SC agrees to hear plea over reservation of seats for kids of Armed Forces personnel
SC agrees to hear plea over reservation of seats for kids of Armed Forces personnel
New Delhi, The Supreme Court on Friday agreed to hear a plea against an order upholding the reservation of one per cent seats in medical courses for children of ex-servicemen and Armed Forces personnel.

A bench of Justices B R Gavai and Augustine George Masih said, "By way of ad interim order, the position as was existing prior to the dismissal of the writ petitions before the High Court shall continue to operate, until further orders."
The bench issued notice and sought responses from the state of Telangana, Centre and others on the plea within four weeks.
The petitioners challenged the Telangana High Court order on the ground that the benefit of reservation of one per cent seats was confined only to the children of personnel of Army, Navy and Air Force and it excluded the wards of Central Armed Police Force personnel.

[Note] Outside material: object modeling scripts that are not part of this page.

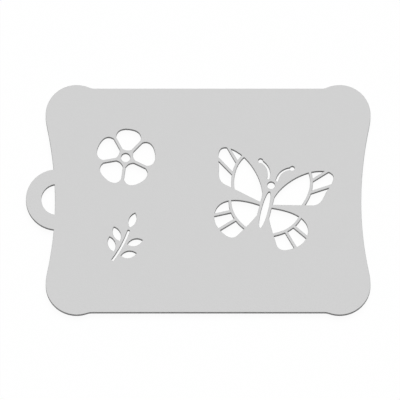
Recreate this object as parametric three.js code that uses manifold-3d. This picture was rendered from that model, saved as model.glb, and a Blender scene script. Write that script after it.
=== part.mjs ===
// A reusable body-art stencil: one flat sheet of matte plastic with a hanging eye on its left side,
// cut through with the windows of three simple motifs that paint is dabbed or sprayed into.
//
// Millimetres. The sheet lies flat: +X runs along its length, +Y up its height as it is read, +Z out of
// its front face. The origin is the centre of its back face, half way between the corner lobes.

import * as THREE from "three";
import { mergeVertices } from "three/addons/utils/BufferGeometryUtils.js";
import Module from "manifold-3d";

const wasm = await Module();
wasm.setup();

// The sheet: four round corner lobes, straight long edges set in a little from them, hollow short sides.
// A flatter shoulder leads from each lobe into its side, which is hollowest at the waist.
const sheetWidth = 125.9;
const sheetHeight = 92.2;
const sheetThickness = 2;
const lobeRadius = 12;
const topSetBack = 1.45;
const bottomSetBack = 1;
const edgeBlendRadius = 5;
const shoulderRadius = 23;
const waistDepth = 3.6;
const waistBelowMiddle = 0.6;

// The hanging eye: a ring that stands half out of the left side, so that its hole is a half moon
const eyeHoleRadius = 6.15;
const eyeRimWidth = 5.95;
const eyeCentreInset = 0.85;
const eyeRise = 0.15;

// The plastic left standing between two windows, and the width of the narrow cut lines
const bridgeWidth = 1.1;
const lineWidth = 1;

// The butterfly: its body lies along its own +Y, and its wings meet the body at its own origin
const butterflyFromRight = 40.5;
const butterflyRise = -2;
const butterflyTurn = -14;
const bodyWidth = 2.6;
const bodyLength = 15;
const bodyBelowWings = 9.5;
const headRadius = 1.5;
const antennaLean = 34;
const antennaReach = 4.6;
const antennaRise = 6;
const antennaKnobRadius = 0.95;
const upperWingReach = 20.5;
const upperWingRise = 18;
const lowerWingReach = 16;
const lowerWingDrop = 15.5;
const wingGap = 1.3;

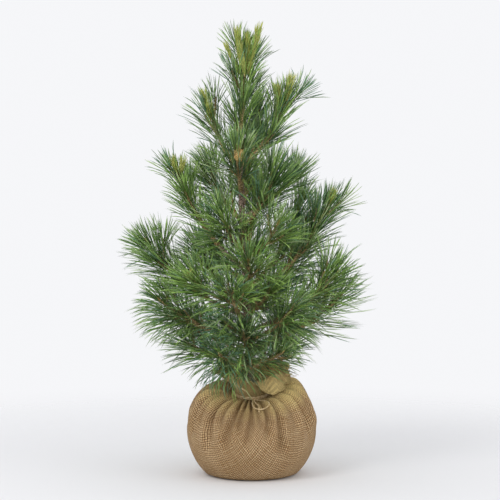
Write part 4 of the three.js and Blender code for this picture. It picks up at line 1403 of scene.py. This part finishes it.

The high court passed the order on two petitions challenging the constitutionality of the provisions of the Andhra Pradesh/Telangana Unaided Non-minority Professional Institutions Rules, 2007, and the Telangana Medical and Dental Colleges Admission Rules, 2017.
One of the pleas in the high court was filed by a petitioner, whose father had rendered services in the Border Security Force .
The petitioner had appeared in the National Eligibility cum Entrance Test 2024.
The plea before the high court said that BSF, Central Industrial Security Force, Central Reserve Police Force, Indo-Tibetan Border Police and Sashastra Seema Bal were part of the CF.
It said the rules confining the benefit of reservation of one per cent seats to children of the personnel of the Army, Navy and Air Force were "discriminatory and bad in law".
"The interesting conundrum in the instant case is whether the petitioners/children of BSF personnel are sailing in the same boat. In other words, whether the children of CF personnel can be treated at par with the children of Army, Navy and Air Force," the high court said.
Admittedly, the high court said, the personnel engaged by the Army, Navy and Air Force were governed by different set of Acts/Rules and their service conditions were different than the service conditions of CF personnel.
The high court said "no doubt" in certain courses in the state of Telangana, the government apart from the children of the Army, Navy and Air Force personnel, provided reservation to the children of CF personnel as well.
However, it added, "Merely because in some courses reservation is extended to both categories, neither equality between the two is established nor any enforceable right is created in favour of the present petitioners."
While dismissing the pleas, the high court held the rules not to be unconstitutional or infringing the equality clause enshrined in Article 14 of the Constitution.